Бегал, суетился Туран, арканил оленей, запрягал и сбрасывал все имущество на нарты. Надо бросать родной чум, надо спасаться от гибельной оспы.
На своих быстроногих оленях уедет Туран от смерти.
Когда перетащил последними жену и сына на нарты, с выкриком вскочил Туран на передние нарты. Закружился снег, пар стлался над оленями.
При толчках, в рытвинах, где взлетали нарты, тихо стонала жена Турана. Больная не могла пить горячую оленью кровь, не могла сидеть на нартах, и Туран привязал ее, как мешок с олениной.
На третий день после гонки подошел Туран к санкам. С закрытыми глазами, откинув голову, лежала мертвая жена. Раскинув шкуры, Туран достал сына. Распухшее, в синих прожилках, лицо сына горело. Перенес его на свои нарты, а запряжку оленей жены отвел с сторону.
Ударом топора в лоб убил упряжку оленей. Всей четверке воткнул в бока по колу.
Надо покойницу хоронить, по обычаю, в колоде, подвешенной на деревьях с обрубленными сучками, чтобы покойница не могла спуститься на землю. Нет деревьев, нет колоды, только лепится в тундре кустарник. Завязав в оленьи шкуры, подвесил Туран жену на поставленные колья для чума. Головы убитых оленей оттянул назад, у нарт, повернутых вверх, надколол полозья, хорей воткнул в землю, привязав к нему колокольчик, От ветра звенел колокольчик. Не оглядываясь, бежал Туран от мертвой жены. После мертвеца надо очиститься огнем. Туран разрезал на куски оленьи шкуры и вместе с рукавицами бросил в огонь.
Теперь уж имя жены никто не должен произносить.
Остальные, упряжки оленей снова погнал Туран. Когда ветер в сильных порывах налетал сзади, дрожал Туран, думая, что догоняют злые духи черной болезни.
На седьмой день езды встретил Туран знакомого.
Говорил знакомый Турану:
— Тебе плохо, сыну плохо — гони оленей к большому русскому шаману, он лечит хорошо.
Повернул Туран оленей на юг, куда махнул знакомый тунгус.
Быстры олени, крепки запряжки, легки нарты Турана.

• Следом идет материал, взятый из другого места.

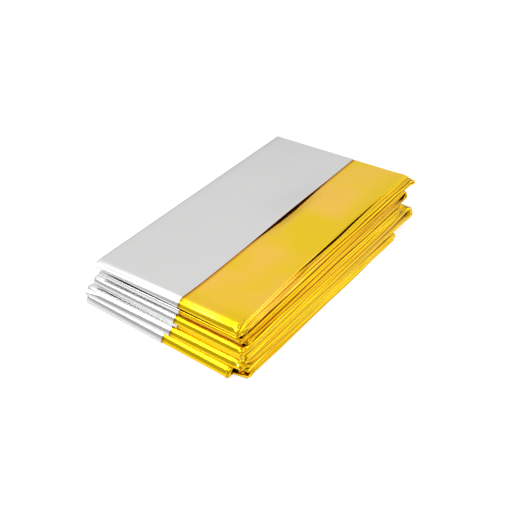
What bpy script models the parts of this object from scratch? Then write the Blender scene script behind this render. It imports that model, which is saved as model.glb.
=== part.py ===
"""Emergency foil blanket, folded flat to pocket size.

One metallised film, 1.6 by 2.1 m.  It is folded to a band of about eight layers, 0.2 m wide,
the band is folded in three lengthwise to a strip, and the strip is laid back and forth in
fourteen panels.  The whole blanket is one body: a loft of strip sections that runs along each
panel and round each bend, down the stack, with its layers a little apart.  The strip's right
side is one round fold, its left side a round fold over the band's edge, and one of its two
faces carries the band's other edge, a little past the middle.

+Y is the long way, +Z is up, and the origin is the middle of the footprint, on the floor.
Panels and bends are counted from the top, and the first bend looks along -Y.
"""

import math
from typing import NamedTuple

import bmesh
import bpy
import numpy as np

MM = 0.001
COLLECTION = "emergency_foil_blanket"
NODE = "foil_blanket"

# Driving dimensions, in millimetres.
LAP_MIDDLE = 48.3    # from the left side to the band's lapped edge, just behind the front bends
LAP_BACK = 46.7      # the same at the back bends
LAP_FLARE = 12       # how soon the edge swings out to its place on a front bend (a power)
LAP_STEP = 0.3       # height of the lapped edge
FOLD_OUT = 0.5       # how far the round of a long fold stands out from the strip's side
GROOVE_IN = 0.6      # depth of the groove over the band's edge at the left
CORNER_IN = 0.5      # how far the strip's corners are drawn in
BEND_SPANS = 8       # spans round a bend
STATIONS = (0.0, 0.012, 0.05, 0.16, 0.45, 0.95, 0.988, 1.0)    # parts of a panel, front to back
HOLLOW_RUN = 0.05        # part of a panel over which the hollow of a bend closes


class Panel(NamedTuple):
    """One panel; four corners are (front left, front right, back left, back right)."""
    thick: tuple     # thickness at the four corners
    gap: tuple       # air under the panel at the four corners
    left: tuple      # x of the left side at the front and back
    right: tuple     # x of the right side at the front and back


class Bend(NamedTuple):
    """The turn from one panel into the next one down; pairs are (left, right)."""
    nose: tuple      # y of the outermost line
    reach: tuple     # length of the rounded stretch
    side: tuple      # x of the two ends, all the way round
    hollow: tuple    # height of the air inside the bend
    lap: float       # from the left end to the lapped film edge


PANELS = (
    Panel((1.0, 2.0, 1.5, 1.6), (0.3, 0.3, 0.3, 0.3), (-42.0, -42.1), (34.8, 34.8)),
    Panel((1.0, 2.0, 1.3, 1.2), (0.3, 0.3, 0.3, 0.3), (-41.4, -41.6), (38.3, 38.0)),
    Panel((1.0, 1.1, 1.0, 1.0), (0.3, 0.3, 0.3, 0.3), (-40.0, -41.2), (38.9, 38.5)),
    Panel((1.0, 1.1, 1.4, 2.3), (1.4, 0.3, 0.3, 0.3), (-39.6, -41.4), (38.7, 38.4)),
    Panel((1.0, 1.1, 1.6, 2.7), (0.3, 0.3, 0.3, 0.3), (-38.6, -40.6), (39.8, 39.0)),
    Panel((1.0, 1.1, 1.0, 1.3), (0.3, 0.3, 0.3, 0.3), (-39.2, -41.0), (39.3, 38.7)),
    Panel((1.4, 2.1, 1.1, 1.5), (0.3, 0.3, 0.3, 0.3), (-43.2, -42.0), (40.0, 39.2)),
    Panel((1.4, 2.1, 1.0, 1.0), (0.3, 0.3, 0.3, 0.3), (-43.2, -42.4), (39.6, 39.4)),
    Panel((1.0, 2.1, 1.0, 1.0), (0.3, 0.3, 0.3, 0.5), (-42.2, -42.2), (40.2, 39.6)),
    Panel((1.0, 2.2, 1.7, 2.9), (0.3, 0.3, 0.3, 0.3), (-42.6, -43.0), (39.7, 39.9)),
    Panel((1.8, 2.1, 3.0, 4.9), (0.3, 0.3, 0.3, 0.3), (-45.8, -44.0), (39.6, 40.2)),
    Panel((1.8, 2.1, 1.4, 1.3), (0.3, 0.3, 0.3, 0.3), (-45.6, -43.6), (40.4, 40.3)),
    Panel((2.3, 2.3, 1.3, 1.2), (0.3, 0.3, 0.3, 0.3), (-46.0, -43.0), (39.9, 40.0)),
    Panel((2.4, 2.3, 2.1, 1.6), (0.0, 0.0, 0.0, 0.0), (-45.6, -42.6), (40.2, 40.3)),
)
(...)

Скоро подъехал к культбазе, раскинувшейся новыми постройками в тайге.
Проводили Турана к больнице.
Сиделка, девушка-тунгуска, выбежавшая встречать, взяла на руки больного сына.
Туран возился с оленями.
Подошел завхоз культбазы.
— Оставь оленей, наши пастухи позаботятся, иди вон туда, — указывая на дверь больницы, говорил завхоз.
Не успел Туран перешагнуть через порог, как за рукав взяла та же девушка-сиделка и потащила по коридору.
По-родному, по-тунгусски, заговорила:
— Снимай все.
Туран не знал, зачем это.
Из ванной комнаты вышел Михайло-хохол. Михайло уложил Турана в ванну и остервенело намыливал его.
— Ножом скоблить надо, — зря мыло переводим, — ворчал Михайло, но сам еще ожесточеннее тер мочалкой выветренное, немытое с детства тело Турана. Не было мыльной пены, текла только грязь.
Обсушили горячими простынями и надели теплое фланелевое белье. Уложили Турана в палате на кровать, рядом с сыном.
От пара, от горячей воды, от многих непонятных вещей в больнице кружилась голова Турана.
Вечером дежурила женщина-врач Екатерина Петровна. Она начала осматривать новых больных.
Не успела для проверки пульса взять руку Турана, как он закричал и метнулся с койки.
В дверях сшиб сестру.
Екатерина Петровна в белом халате бежала и кричала:
— Держите, держите!
Когда в конце коридора Туран, оглянувшись, увидел рыжеватые кудри Екатерины Петровны, он, выскакивая на крыльцо, закричал:
— Смерть мне и сыну — огненная баба в белом!
Упряжки оленей стояли еще не убранные. Туран с ходу вскочил на передние нарты.